Are you going to do any stand-up or put that comedy writing to test on the show?

I’m not doing stand-up on the new show, but I have done some stand-up. And I’ll definitely be involved in writing on the show—in terms of the monologues we’ll do. Monologues is the wrong word, but as hosts, we’ll have things that we say to guide the show. The show’s going to be a lot of fun.

I’m sure you want to break out of a standard structure of intro, stand-ups, and musical act—you won’t have the same structure every show.

Nope, it won’t be. Unfortunately, I can’t go too deep into it right now, but the format will be unconventional.

Your music has comedic elements to it, as highlighted by your 2014 release, Dark Comedy. On ‘Qualifiers,’ you mentioned a story where you were in Africa, but they heard your song and, because they didn’t hear ‘bitches’ and ‘hoes’ [in it], they wondered, ‘How are you rap?’ That line seems to embody the concept of The New Negroes—the idea that rap isn’t one thing, black comedy isn’t one thing.

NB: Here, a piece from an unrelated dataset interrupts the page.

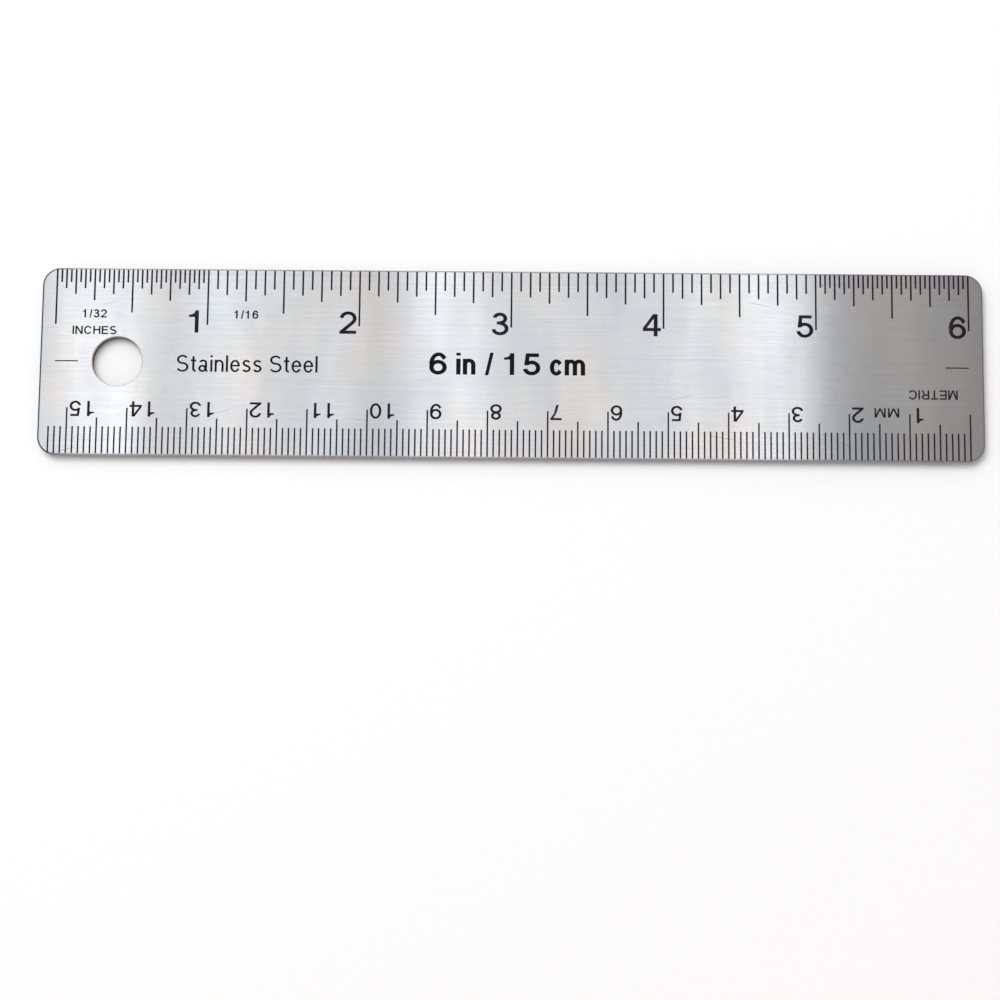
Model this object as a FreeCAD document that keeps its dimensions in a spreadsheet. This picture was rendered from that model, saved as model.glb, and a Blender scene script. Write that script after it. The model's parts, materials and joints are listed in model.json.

Yeah, that is the thrust of the show. It’s based on that very thought. That informs the need to have a show like The New Negroes, because I think it’s easy to take for granted being in the States—or maybe it’s hard to understand how much Black American culture is a huge cultural export. A lot of the times, the worst of what we put out gets picked up all around the world.

What is broadcast, and what they pick up on, are the words that are said the most. So when I was in Africa and listening to popular African rappers in the area I was in [Kamuli, Uganda], there was a lot of nigga, nigga, nigga and bitch, bitch, bitch, and to me, it was horrifying. But it’s just a version of what happens here in the States where, if you were a Civil Rights activist in the ’60s, you would’ve been horrified if somebody told you that 25 years later, youth culture would have a lot of those elements in it. A lot of the reason that happens is because there’s a crazy generation gap between a lot of people who were active in those movements and their kids and grandkids. The media literacy or cultural education isn’t there.